The high street faced a tough time in 2018 with well-known brands and businesses shutting down stores or closing up shop. All this before the advent of Cyberville. What does the future hold for retail? The Drum spoke to Williams Lea Tag (WLT) group chief executive officer, David Kassler about the changing face of retail.
What top trends will make the future of retail more personalized and accessible to shoppers?
We need to understand how shoppers want to explore, learn and buy. By facilitating that, you can provide a seamless combination of awareness, communication, understanding, purchase, delivery, and repeat. Take a look at Jaguar Land Rover. They recognize that a typical customer visits a showroom two to three times. It became clear to them that you don’t try and sell a car on the first visit. Facilitate the learning and customer journey so that you create the second and third visits to better understand what they want.
There also needs to a better understanding of data about shoppers -- their habits and history and then apply it in a relevant way. It’s not all about attributes and characteristics for the consumer. We need to realize that it’s about distinguishing intent and context, which is subtler to identify.
Another trend we’re seeing is app integration, instinctive user-friendly technology. Talking to your phone to give you directions, that’s great. Download an app to view an augmented reality fashion show in a Zara window display, that’s bad. It demands too much effort from passers-by to see the window.
Finally, make physical spaces adaptable and less single-minded. For instance Re:store coworking spaces, which combine retail space with office space.
Is this where the future lies? Are we all going to shop at home in our underwear? Will physical storefronts go away?
Simply, no we aren't. People shop across all channels, with physical retail a key part of that. Evidence of this is Amazon’s inclusion of physical stores as part of their collective offer.
However, physical stores won’t always be about purchasing products in the store but will play a part in brand engagement, ‘retail experience’ and exploration. Just consider the Westfield shopping mall of 2028. They debuted a version of the future of retail in ten years’ time. It was labeled as a hyper-connected micro-city, focusing on social interaction and community. As humans, we are social beings and thrive on interaction with other humans. For instance, for many shopping is a leisure activity and people will spend a day at Bluewater, even when they have no fixed purchase in mind.
Greg Yevich, co-founder and technology director of e-commerce marketing firm OperationROI said: “With the proliferation of mobile devices, smart glass and smart appliances, e-commerce and the marketing associated with it will become more intertwined to our future instant gratification lifestyles.” What will this mean for retailers?
Stats on m-commerce and its growing usage and importance will become one of the key purchasing channels in the next few years. Retailers need to facilitate mobile usage and recognize that this process is a key part of the retail process. They need to make it easy for shoppers to visit a physical store and buy products on their mobile.

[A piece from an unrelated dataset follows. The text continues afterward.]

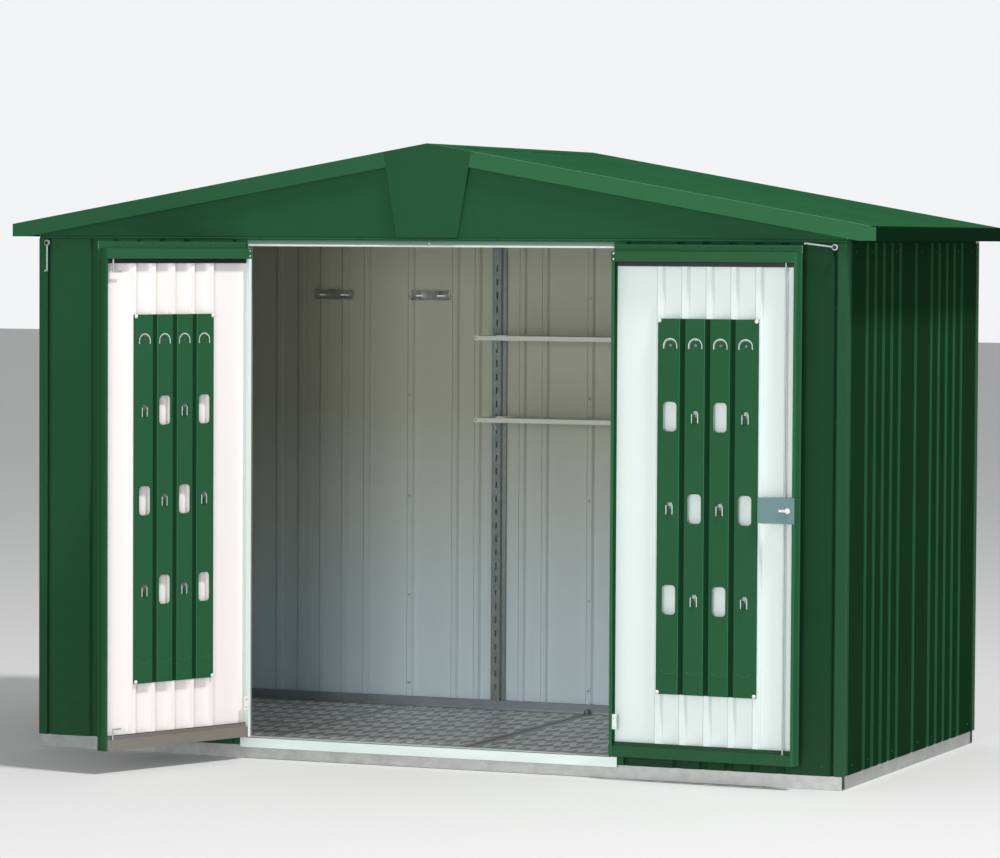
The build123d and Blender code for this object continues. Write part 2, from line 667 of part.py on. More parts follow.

If you had to predict a day in the life of a future shopper, what will that look like?
First of all, easy access to all information and experiences relating to the brand and products would be key. As well as relevant engaging technology, that informs and entertains.
I would also like to see prompt accurate delivery, at the convenience of the shopper, not the store. Alibaba’s Hema supermarket in China is doing this and offers 30-minute deliveries of online purchases to shoppers living within 3km of a store. Some people are buying houses in the catchment area to qualify.
What are the biggest myths that we might be chasing when it comes to future of retail?
Physical retail is not going to die. Amazon is evidence of that. Having launched several store formats; Amazon Go, 4 Star store (all products have a minimum four-star rating on their website), fashion pop up on Baker Street, they recognize that the physical is part of the mix.